The lightness of narrative style disguises an undercurrent of poignancy. Even in the moments of utter grief, the author cannot let go of humour. Intense tragedy is dished out as if it were something meant to make the readers laugh.

The novel talks about love in its truest, sincerest form; yet that very kind of love goes unfulfilled. The lovers have to face harsh reality of life, they have to go through hell, and even worse, separation, but all their sacrifice fetches no rewards. As M. P. Paul suggests in his foreword to the book, Jeevithathil Ninnum Oru Aedu, it is a page torn from life, bleeding at its edges.

The novel has been translated in to several Indian and Global languages, including English by R E Asher and Achamma Coilparampil Chandrasekharan. The Arabic version also came out last year, rendered by Suhail Abdul Hakeem Wafy, published by Arabic Scientific Publishers, Lebanon.

===Ummini Valya Onnu===
One of the phrases in Balyakalasakhi that is always associated to Basheer's name is "Ummini Valya Onnu" - Malayalam for "a slightly bigger 1". While at school, Majeed discovers a new mathematical result, that one plus one must be "a slightly bigger one". Majeed is puzzled when the teacher punishes him for this discovery, for he had seen two rivers merge into a slightly bigger one.
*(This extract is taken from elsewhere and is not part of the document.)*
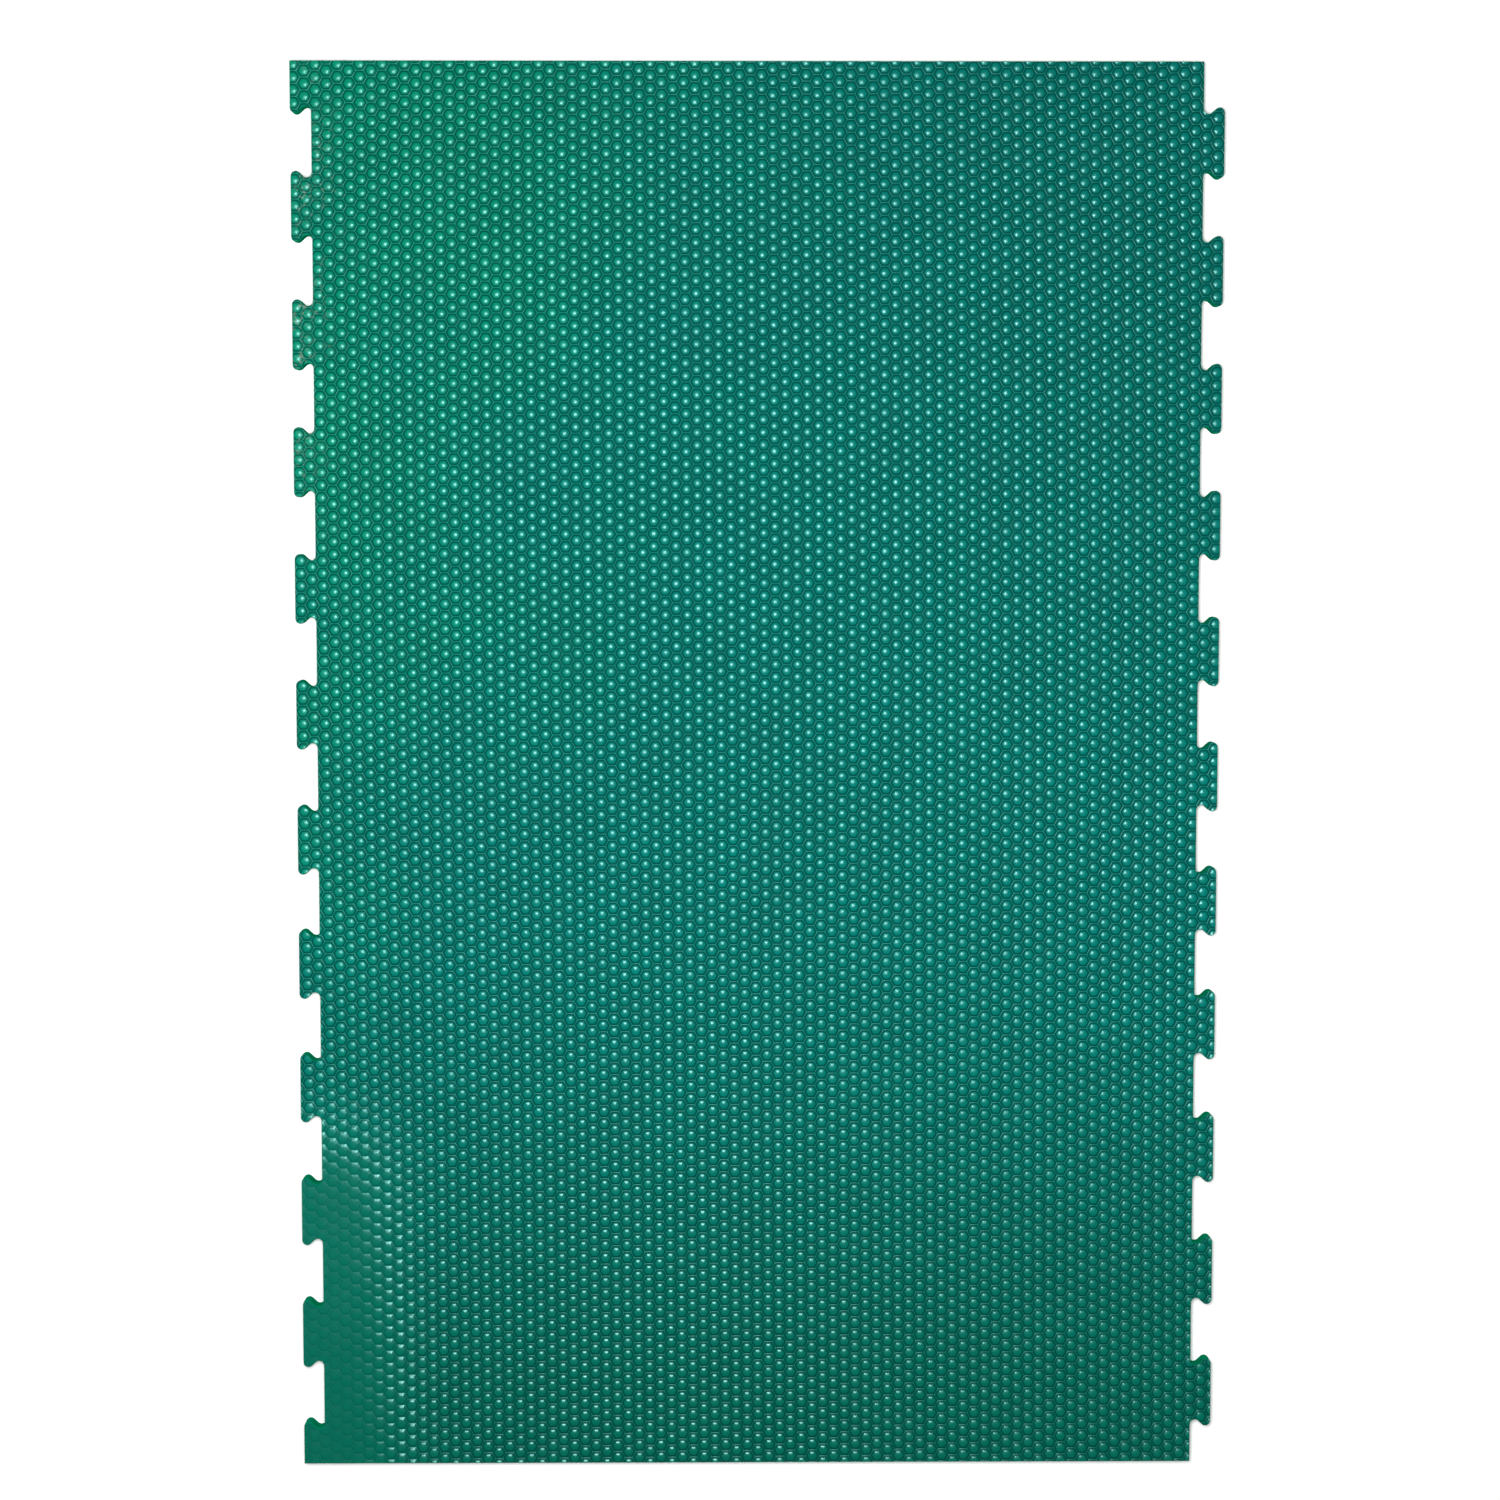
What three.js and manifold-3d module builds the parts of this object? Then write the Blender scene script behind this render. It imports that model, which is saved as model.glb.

This could be considered as a manifestation of Basheer's talent to think creatively and subjectively. Later when he knocks doors for a job, such skills in mathematics cannot help him find a decent paying situation. This phrase has inspired social constructivism for administrators and social reformers.

==Basheer on Majeed==
Basheer said that Majeed of Balyakalasakhi is himself. He started work on the book after seeing a terrifying nightmare which reminded him of his childhood companion Suhara's death. At the time, he was living in Calcutta. He used to sleep on the rooftop of a building after a heavy day's work. One night, he saw a monster in his sleep. Waking up, he found that he was standing on the edge of the rooftop, a step away from falling. He began writing the book in English. Highly dissatisfied with what he had written, he destroyed it. Later, he rewrote the story from scratch and perfected it through countless revisions. (Basheer was a hard labourer at writing. His simplicity of style is no accident. Almost everything he wrote was reworked and revised innumerable times before they went into press.)

==Film adaptations==
- Balyakalasakhi: A 1967 film starring Prem Nazir as Majeed and Sheela as Suhara, and directed by Sasikumar. Basheer himself wrote the screenplay and dialogues for the film.
- Balyakalasakhi: A 2014 film starring Mammootty as Majeed and Isha Talwar as Suhara, and scripted and directed by Pramod Payyannur.